§ **WHAT IS ASKED**:
Extract the listing in its entirety, keeping each line identical to the original.

§ **MATERIAL**:
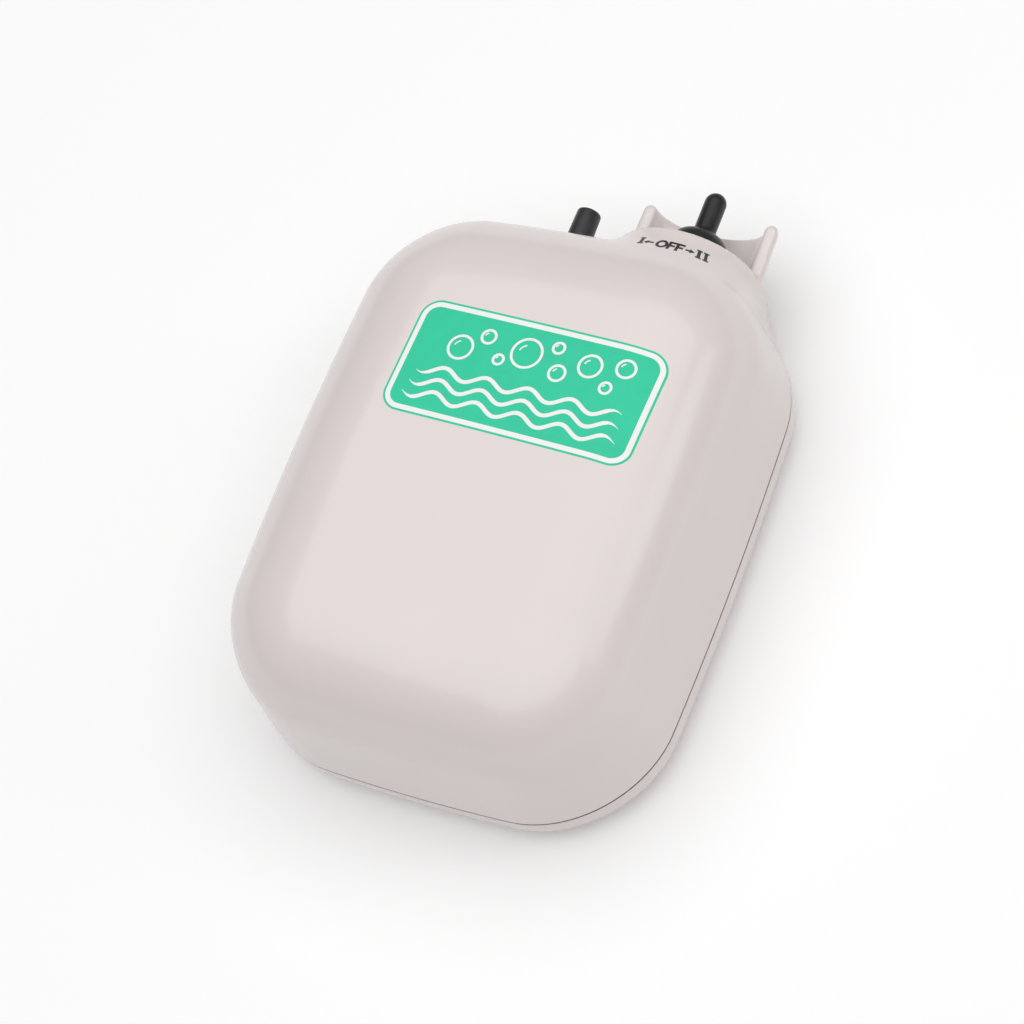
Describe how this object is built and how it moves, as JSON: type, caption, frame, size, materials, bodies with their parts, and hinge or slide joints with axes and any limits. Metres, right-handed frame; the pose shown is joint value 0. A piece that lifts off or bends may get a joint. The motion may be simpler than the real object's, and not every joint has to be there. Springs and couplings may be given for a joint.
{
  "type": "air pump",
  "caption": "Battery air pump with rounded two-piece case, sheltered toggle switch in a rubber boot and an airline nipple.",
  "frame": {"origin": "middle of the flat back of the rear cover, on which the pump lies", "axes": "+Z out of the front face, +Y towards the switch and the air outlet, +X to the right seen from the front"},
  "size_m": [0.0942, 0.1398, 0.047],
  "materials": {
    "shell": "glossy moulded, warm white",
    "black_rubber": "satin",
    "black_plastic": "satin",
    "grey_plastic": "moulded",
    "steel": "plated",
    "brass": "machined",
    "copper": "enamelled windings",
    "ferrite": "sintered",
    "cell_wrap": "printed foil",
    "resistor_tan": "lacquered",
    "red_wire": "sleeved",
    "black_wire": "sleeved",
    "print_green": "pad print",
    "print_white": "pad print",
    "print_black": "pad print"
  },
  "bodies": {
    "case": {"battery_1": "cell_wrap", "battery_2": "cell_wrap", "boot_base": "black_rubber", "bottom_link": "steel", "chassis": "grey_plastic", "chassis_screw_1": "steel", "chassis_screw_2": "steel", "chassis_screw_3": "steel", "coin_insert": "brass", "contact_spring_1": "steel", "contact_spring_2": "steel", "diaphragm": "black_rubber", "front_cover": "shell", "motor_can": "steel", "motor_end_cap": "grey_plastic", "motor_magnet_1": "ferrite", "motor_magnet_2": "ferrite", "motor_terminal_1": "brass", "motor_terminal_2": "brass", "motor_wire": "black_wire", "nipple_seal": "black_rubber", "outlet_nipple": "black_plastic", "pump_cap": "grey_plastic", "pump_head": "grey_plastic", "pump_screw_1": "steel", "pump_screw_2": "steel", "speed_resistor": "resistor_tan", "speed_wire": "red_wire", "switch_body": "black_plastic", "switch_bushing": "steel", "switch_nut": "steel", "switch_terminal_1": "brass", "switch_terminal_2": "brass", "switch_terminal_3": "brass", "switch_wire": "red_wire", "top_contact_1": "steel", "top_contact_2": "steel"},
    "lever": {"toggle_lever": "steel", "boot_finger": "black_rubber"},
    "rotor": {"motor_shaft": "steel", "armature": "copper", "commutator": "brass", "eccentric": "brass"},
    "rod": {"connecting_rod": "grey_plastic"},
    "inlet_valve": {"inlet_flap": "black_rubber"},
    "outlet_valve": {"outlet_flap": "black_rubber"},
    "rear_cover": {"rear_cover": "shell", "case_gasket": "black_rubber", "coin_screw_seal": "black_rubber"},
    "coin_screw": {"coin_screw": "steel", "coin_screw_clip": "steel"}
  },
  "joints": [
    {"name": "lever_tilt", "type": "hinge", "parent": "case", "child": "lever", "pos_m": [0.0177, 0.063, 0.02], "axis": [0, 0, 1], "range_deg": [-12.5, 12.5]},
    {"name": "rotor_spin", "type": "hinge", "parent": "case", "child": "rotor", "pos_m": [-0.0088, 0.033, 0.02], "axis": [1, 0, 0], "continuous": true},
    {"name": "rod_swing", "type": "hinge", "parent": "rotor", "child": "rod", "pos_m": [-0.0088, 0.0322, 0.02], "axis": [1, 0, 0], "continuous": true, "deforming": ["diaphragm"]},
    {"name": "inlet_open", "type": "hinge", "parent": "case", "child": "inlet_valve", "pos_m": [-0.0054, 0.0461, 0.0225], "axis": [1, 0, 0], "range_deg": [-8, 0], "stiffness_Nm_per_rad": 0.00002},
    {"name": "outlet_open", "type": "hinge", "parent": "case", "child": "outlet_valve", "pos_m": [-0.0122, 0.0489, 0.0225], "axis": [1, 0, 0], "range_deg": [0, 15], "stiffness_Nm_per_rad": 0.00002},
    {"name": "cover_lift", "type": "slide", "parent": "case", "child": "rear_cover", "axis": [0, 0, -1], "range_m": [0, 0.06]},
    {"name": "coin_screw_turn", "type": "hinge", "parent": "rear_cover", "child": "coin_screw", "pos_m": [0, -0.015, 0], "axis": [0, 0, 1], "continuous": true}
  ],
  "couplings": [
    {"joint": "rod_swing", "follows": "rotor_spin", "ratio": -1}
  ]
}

§ **FINAL ANSWER**:
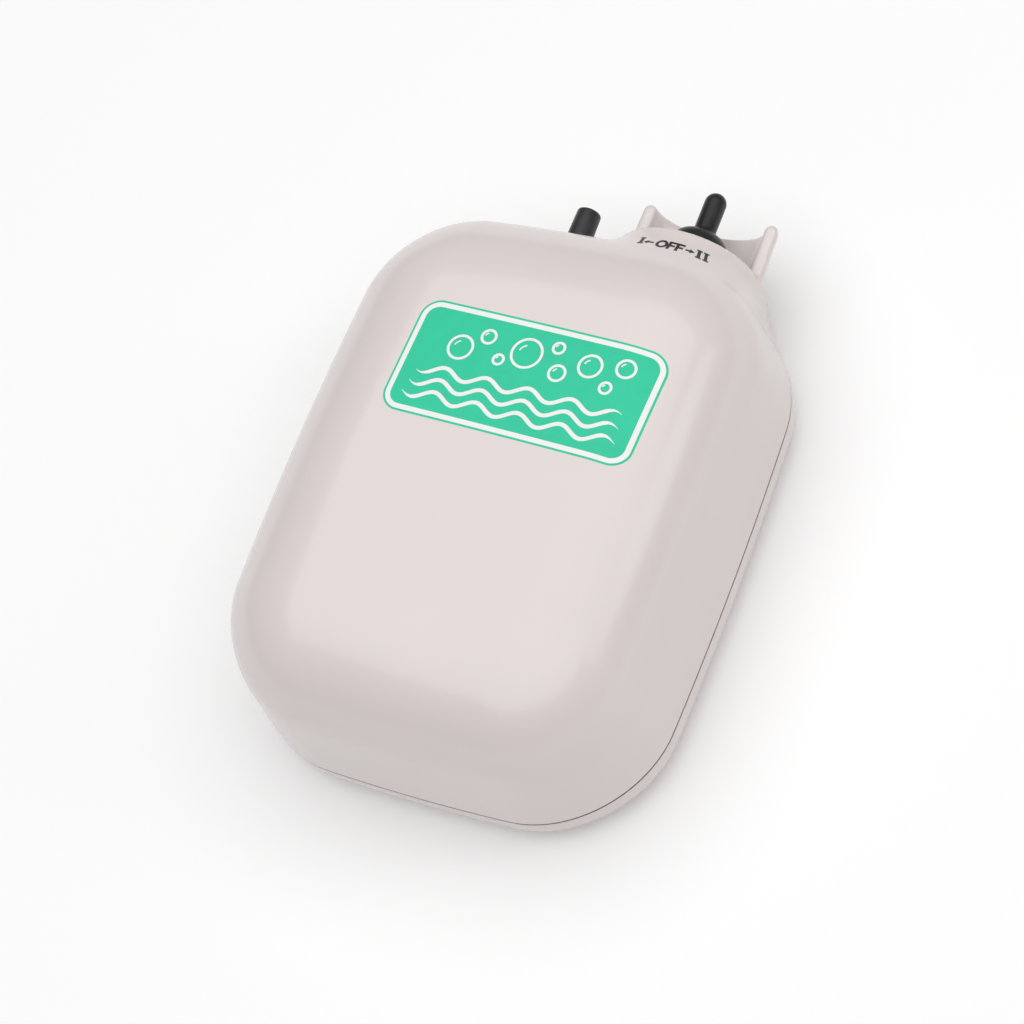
Describe how this object is built and how it moves, as JSON: type, caption, frame, size, materials, bodies with their parts, and hinge or slide joints with axes and any limits. Metres, right-handed frame; the pose shown is joint value 0. A piece that lifts off or bends may get a joint. The motion may be simpler than the real object's, and not every joint has to be there. Springs and couplings may be given for a joint.
{
  "type": "air pump",
  "caption": "Battery air pump with rounded two-piece case, sheltered toggle switch in a rubber boot and an airline nipple.",
  "frame": {"origin": "middle of the flat back of the rear cover, on which the pump lies", "axes": "+Z out of the front face, +Y towards the switch and the air outlet, +X to the right seen from the front"},
  "size_m": [0.0942, 0.1398, 0.047],
  "materials": {
    "shell": "glossy moulded, warm white",
    "black_rubber": "satin",
    "black_plastic": "satin",
    "grey_plastic": "moulded",
    "steel": "plated",
    "brass": "machined",
    "copper": "enamelled windings",
    "ferrite": "sintered",
    "cell_wrap": "printed foil",
    "resistor_tan": "lacquered",
    "red_wire": "sleeved",
    "black_wire": "sleeved",
    "print_green": "pad print",
    "print_white": "pad print",
    "print_black": "pad print"
  },
  "bodies": {
    "case": {"battery_1": "cell_wrap", "battery_2": "cell_wrap", "boot_base": "black_rubber", "bottom_link": "steel", "chassis": "grey_plastic", "chassis_screw_1": "steel", "chassis_screw_2": "steel", "chassis_screw_3": "steel", "coin_insert": "brass", "contact_spring_1": "steel", "contact_spring_2": "steel", "diaphragm": "black_rubber", "front_cover": "shell", "motor_can": "steel", "motor_end_cap": "grey_plastic", "motor_magnet_1": "ferrite", "motor_magnet_2": "ferrite", "motor_terminal_1": "brass", "motor_terminal_2": "brass", "motor_wire": "black_wire", "nipple_seal": "black_rubber", "outlet_nipple": "black_plastic", "pump_cap": "grey_plastic", "pump_head": "grey_plastic", "pump_screw_1": "steel", "pump_screw_2": "steel", "speed_resistor": "resistor_tan", "speed_wire": "red_wire", "switch_body": "black_plastic", "switch_bushing": "steel", "switch_nut": "steel", "switch_terminal_1": "brass", "switch_terminal_2": "brass", "switch_terminal_3": "brass", "switch_wire": "red_wire", "top_contact_1": "steel", "top_contact_2": "steel"},
    "lever": {"toggle_lever": "steel", "boot_finger": "black_rubber"},
    "rotor": {"motor_shaft": "steel", "armature": "copper", "commutator": "brass", "eccentric": "brass"},
    "rod": {"connecting_rod": "grey_plastic"},
    "inlet_valve": {"inlet_flap": "black_rubber"},
    "outlet_valve": {"outlet_flap": "black_rubber"},
    "rear_cover": {"rear_cover": "shell", "case_gasket": "black_rubber", "coin_screw_seal": "black_rubber"},
    "coin_screw": {"coin_screw": "steel", "coin_screw_clip": "steel"}
  },
  "joints": [
    {"name": "lever_tilt", "type": "hinge", "parent": "case", "child": "lever", "pos_m": [0.0177, 0.063, 0.02], "axis": [0, 0, 1], "range_deg": [-12.5, 12.5]},
    {"name": "rotor_spin", "type": "hinge", "parent": "case", "child": "rotor", "pos_m": [-0.0088, 0.033, 0.02], "axis": [1, 0, 0], "continuous": true},
    {"name": "rod_swing", "type": "hinge", "parent": "rotor", "child": "rod", "pos_m": [-0.0088, 0.0322, 0.02], "axis": [1, 0, 0], "continuous": true, "deforming": ["diaphragm"]},
    {"name": "inlet_open", "type": "hinge", "parent": "case", "child": "inlet_valve", "pos_m": [-0.0054, 0.0461, 0.0225], "axis": [1, 0, 0], "range_deg": [-8, 0], "stiffness_Nm_per_rad": 0.00002},
    {"name": "outlet_open", "type": "hinge", "parent": "case", "child": "outlet_valve", "pos_m": [-0.0122, 0.0489, 0.0225], "axis": [1, 0, 0], "range_deg": [0, 15], "stiffness_Nm_per_rad": 0.00002},
    {"name": "cover_lift", "type": "slide", "parent": "case", "child": "rear_cover", "axis": [0, 0, -1], "range_m": [0, 0.06]},
    {"name": "coin_screw_turn", "type": "hinge", "parent": "rear_cover", "child": "coin_screw", "pos_m": [0, -0.015, 0], "axis": [0, 0, 1], "continuous": true}
  ],
  "couplings": [
    {"joint": "rod_swing", "follows": "rotor_spin", "ratio": -1}
  ]
}